He admits trying to be a philosopher who worked out a
new
theory, reflexivity, that is to say humans engage in two functions: l. cognitive objective analysis and 2. manipulative and subjective actions designed to evoke change and personal benefits. The two functions interact, hence reflexivity.
Karl Popper was Soros' philosophical mentor at LSE, and Soros denies Popper's Unity of Method, i.e. the scientific method and the social scientific method are and should be the same. Soros denies this and rightly so. Though he mentions Hayek only once very briefly as being anti-communist, he seems unaware that Hayek had already exhaustively analyzed the need for an entirely different method for economic analysis and the social sciences. In fact, Hayek believes the attempt to mimic the method of the natural sciences in the social sciences, in particular in economics, has done substantial harm. Soros, who seems quite pre-occupied with outmatching Popper and limited to him, could have benefited from Hayek, Dilthey, Wittgenstein and many others who have already partially or fully worked through epistemologically
what
he is doing to Popper. But it's quite understandable that he wants to outmatch his professor. Lots of students have that impulse and lots of profs have experienced this pattern. It's proof that Soros retained a youthful disposition throughout his life.
Soros correctly denounces both the Enlightenment's objectivity and rationalism as well as the post-modern idiom which he ties to Bush and Karl Rove. Though being aware that ignorance determines far more than knowledge and rationality, he still believes that understanding reality should take precedence over manipulating it. For this was not done by Bush and cohorts, who hoodwinked the nation into the Iraq war, causing a precipitous decline in U.S. power and influence. Soros has it absolutely right here and shows the same honesty and objectivity he personally displayed when he characterizes his experience as a 14 year old Jewish youth in Budapest in '44 hiding under false identification as "exhilarating" and "high adventure," an admission that may cause some criticism.
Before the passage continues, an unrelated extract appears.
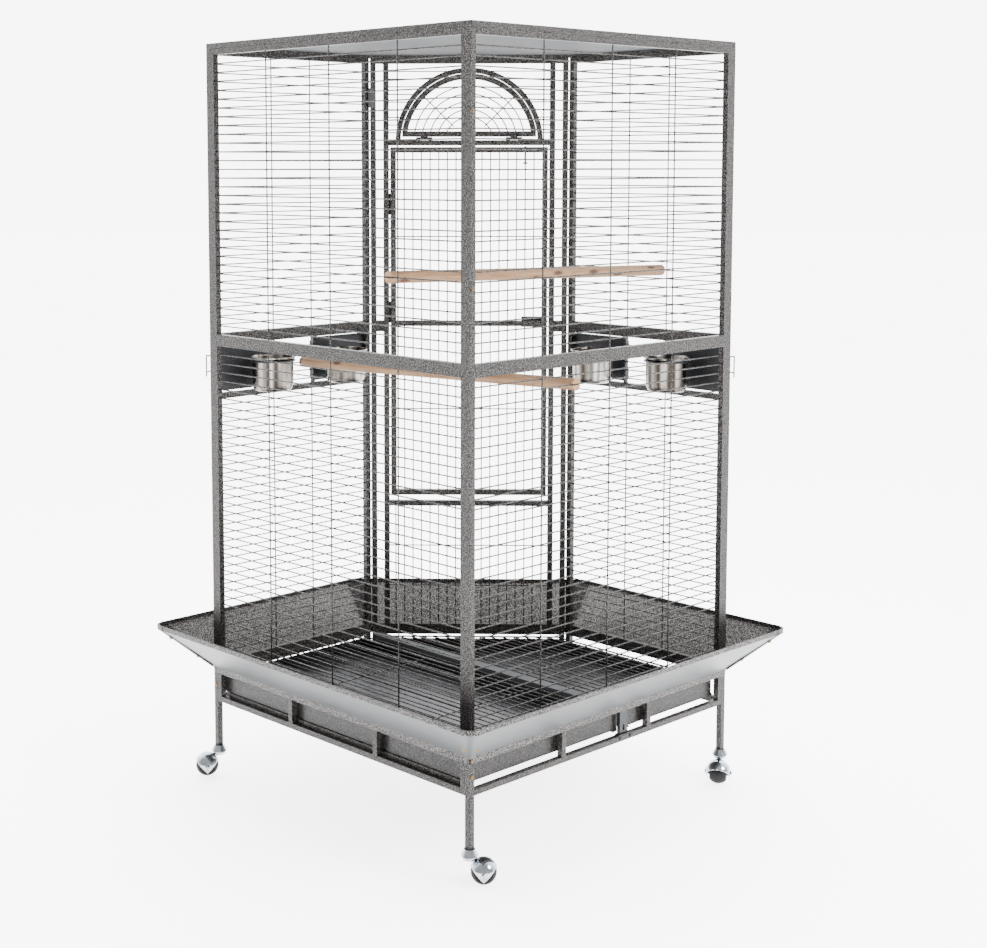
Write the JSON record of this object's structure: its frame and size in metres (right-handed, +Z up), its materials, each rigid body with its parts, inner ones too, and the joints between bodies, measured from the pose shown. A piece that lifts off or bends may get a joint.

Soros seems to overemphasize the impact ideas and philosophical notions have on politics. Politics is quite indifferent to ideas and philosophical analysis. Power and influence mediate and resolve issues in the political arena, not rational debate.
Too often, Soros assumes that having made what he calls "a killing" in the
markets
is proof of superior intellectual analysis relative to overall economic analysis outside the
financial
sector. This is a somewhat egotistical and a logical flaw, for too many who lost a fortune in the stock markets have, nevertheless, given brilliant and valid analyses of socio-economic events. His contrary-mindedness and, to be sure, many aspects of his theory of reflexivity, no doubt were crucial in making fortunes. But will he admit that this involves redistributing wealth from many smaller investors to the few and, thus, one can conclude that the heavy participation of tens of millions of Americans in the stock markets actually kept them from increasing the median family/individual net worth? It made them poorer than they would otherwise have been.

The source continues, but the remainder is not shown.